Hosler’s interest in interfaith dialogue and collaboration connects with her academic background. She earned a master’s degree in community psychology and social change from Pennsylvania State University prior to her time in Nigeria (2009) and a PhD in community psychology from University of Maryland, Baltimore County. Her research explores the how and why people become involved in interfaith engagement.

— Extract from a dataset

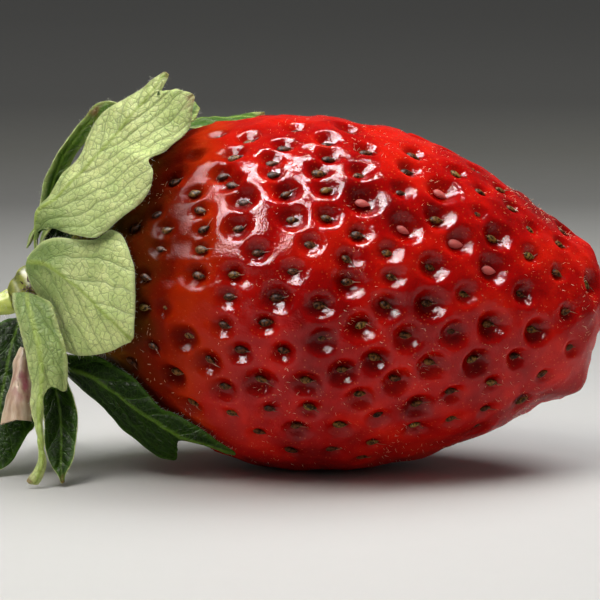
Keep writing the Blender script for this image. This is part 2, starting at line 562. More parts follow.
def leaf_material(name, cell, cell_light, vein, rib, margin, dull, contrast, roughness, gloss):
    """One face of a strawberry sepal: soft tissue in small cushions between a net of
    veins. The underside is pale and felted, the upper face dark and a little shiny."""
    material, tree, shader = new_material(
        name,
        Roughness=roughness,
        IOR=1.42,
        Specular_IOR_Level=gloss,
        Subsurface_Weight=0.12,
        Subsurface_Radius=(0.5, 1.0, 0.15),
        Subsurface_Scale=0.5 * MM,
    )
    place = add(tree, "TexCoord", "Object")
    across = add(tree, "Attribute", "Fac", attribute_name="across")
    along = add(tree, "Attribute", "Fac", attribute_name="along")
    edge = add(tree, "Attribute", "Fac", attribute_name="edge")
    tone = add(tree, "Attribute", "Fac", attribute_name="tone")
    spacing = add(tree, "Attribute", "Fac", attribute_name="vein_spacing")
    dry = add(tree, "Attribute", "Fac", attribute_name="dry")
    # The net's lines wander by up to 0.3 mm each way over about 1.5 mm. Its meshes are 0.7 and
    # 0.25 mm wide, and its lines are drawn about twice as thick as real, so that they show.
    wander = add(
        tree, "TexNoise", "Color", {"Vector": place, "Scale": 650.0, "Detail": 2.0}, noise_dimensions="3D"
    )
    bent = add(tree, "VectorMath", 0, {0: wander, 1: (0.0006,) * 3, 2: place}, operation="MULTIPLY_ADD")
    coarse = add(
        tree, "TexVoronoi", "Distance", {"Vector": bent, "Scale": 1450.0}, feature="DISTANCE_TO_EDGE"
    )
    small = add(
        tree, "TexVoronoi", "Distance", {"Vector": bent, "Scale": 4200.0}, feature="DISTANCE_TO_EDGE"
    )
    coarse_line = add(
        tree, "MapRange", "Result",
        {"Value": coarse, "From Min": 0.015, "From Max": 0.065, "To Min": 1.0, "To Max": 0.0},
    )
    small_line = add(
        tree, "MapRange", "Result",
        {"Value": small, "From Min": 0.02, "From Max": 0.10, "To Min": 0.45, "To Max": 0.0},
    )
    # Side veins leave the midrib at about 30 degrees, a few millimetres apart, and waver.
    wave = add(tree, "TexNoise", "Fac", {"Vector": place, "Scale": 240.0, "Detail": 2.0})
    slant = add(
        tree, "Math", 0,
        {0: add(tree, "Math", 0, {0: across}, operation="ABSOLUTE"), 1: -VEIN_SLOPE, 2: along},
        operation="MULTIPLY_ADD",
    )
    slant = add(tree, "Math", 0, {0: wave, 1: 3.2, 2: slant}, operation="MULTIPLY_ADD")
    from_vein = add(
        tree, "Math", 0,
        {0: slant, 1: add(tree, "Math", 0, {0: spacing, 1: 0.5}, operation="MULTIPLY")},
        operation="PINGPONG",
    )
    side_line = add(
        tree, "MapRange", "Result",
        {"Value": from_vein, "From Min": 0.05, "From Max": 0.18, "To Min": 1.0, "To Max": 0.0},
    )
    side_glow = add(
        tree, "MapRange", "Result",
        {"Value": from_vein, "From Min": 0.1, "From Max": 0.8, "To Min": 0.35, "To Max": 0.0},
    )
    from_rib = add(tree, "Math", 0, {0: across}, operation="ABSOLUTE")
    rib_line = add(
        tree, "MapRange", "Result",
        {"Value": from_rib, "From Min": 0.06, "From Max": 0.28, "To Min": 0.8, "To Max": 0.0},
    )
    net = add(tree, "Math", 0, {0: coarse_line, 1: small_line}, operation="MAXIMUM")
    net = add(tree, "Math", 0, {0: net, 1: side_line}, operation="MAXIMUM")
    # Tissue colour drifts over 4 mm patches and with each leaf's own tone.
    drift = add(tree, "TexNoise", "Fac", {"Vector": place, "Scale": 260.0, "Detail": 3.0})
    drift = add(tree, "MapRange", "Result", {"Value": drift, "From Min": 0.32, "From Max": 0.68})
    tissue = add(
        tree, "Mix", 2, {"Factor": drift, 6: linear(cell), 7: linear(cell_light)}, data_type="RGBA"
    )
    tissue = add(tree, "Mix", 2, {"Factor": side_glow, 6: tissue, 7: linear(margin)}, data_type="RGBA")
    # Towards its foot the blade is thicker and greener, in uneven patches.
    foot = add(
        tree, "MapRange", "Result",
        {
            "Value": add(tree, "Math", 0, {0: drift, 1: 5.0, 2: along}, operation="MULTIPLY_ADD"),
            "From Min": 4.0, "From Max": 14.0, "To Min": 0.95, "To Max": 0.0,
        },
    )
    tissue = add(tree, "Mix", 2, {"Factor": foot, 6: tissue, 7: linear(dull)}, data_type="RGBA")
    tissue = add(
        tree, "Mix", 2,
        {
            "Factor": add(
                tree, "MapRange", "Result",
                {"Value": tone, "From Min": 0.8, "From Max": 0.0, "To Max": 0.85},
            ),
            6: tissue, 7: linear(dull),
        },
        data_type="RGBA",
    )
    colour = add(
        tree, "Mix", 2,
        {
            "Factor": add(tree, "Math", 0, {0: net, 1: contrast}, operation="MULTIPLY"), 6: tissue,
            7: linear(vein),
        },
        data_type="RGBA",
    )
    colour = add(tree, "Mix", 2, {"Factor": rib_line, 6: colour, 7: linear(rib)}, data_type="RGBA")
    # The last half millimetre of the margin is thin and pale.
    rim = add(
        tree, "MapRange", "Result",
        {"Value": edge, "From Min": 0.10, "From Max": 0.55, "To Min": 0.85, "To Max": 0.0},
    )
    colour = add(tree, "Mix", 2, {"Factor": rim, 6: colour, 7: linear(margin)}, data_type="RGBA")
    colour = add(tree, "Mix", 2, {"Factor": dry, 6: colour, 7: linear("8a5a34")}, data_type="RGBA")
    tree.links.new(colour, shader.inputs["Base Color"])
    height = add(
        tree, "Math", 0,
        {0: net, 1: -0.5, 2: add(tree, "Math", 0, {0: coarse, 1: 0.9}, operation="MULTIPLY")},
        operation="MULTIPLY_ADD",
    )
    # The tissue is pinched in along each side vein.
    height = add(tree, "Math", 0, {0: side_glow, 1: -2.2, 2: height}, operation="MULTIPLY_ADD")
    bump = add(tree, "Bump", "Normal", {"Height": height, "Strength": 0.8, "Distance": 0.20 * MM})
    tree.links.new(bump, shader.inputs["Normal"])
    return material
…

Hosler is an ordained minister in the Church of the Brethren and she serves as a plural nonsalaried pastor at the Washington City (DC) congregation. She also is the Program and Organizational Development Lead for Washington City Church of the Brethren in Washington, DC. That church, located a couple of blocks from the U.S. Capitol Building, is part of the Migrant Solidarity Mutual Aid Network, which provides assistance to migrants who have been bussed to D.C. from Texas and Arizona. Washington City Church is one of several faith-based organizations which provide help to newly arrived migrants — from food, clothing, and housing to advocacy related to government policy. The church has been tending to the basic needs of 45-130 migrants each week, providing hot meals and clothing to newly arrived individuals and families. They are now assessing how best to provide long-term support to this population.
“We need to figure out how to best support the needs of our brothers and sisters in need,” says Hosler. “And at the same time, we are considering how this congregation can grow and renew.”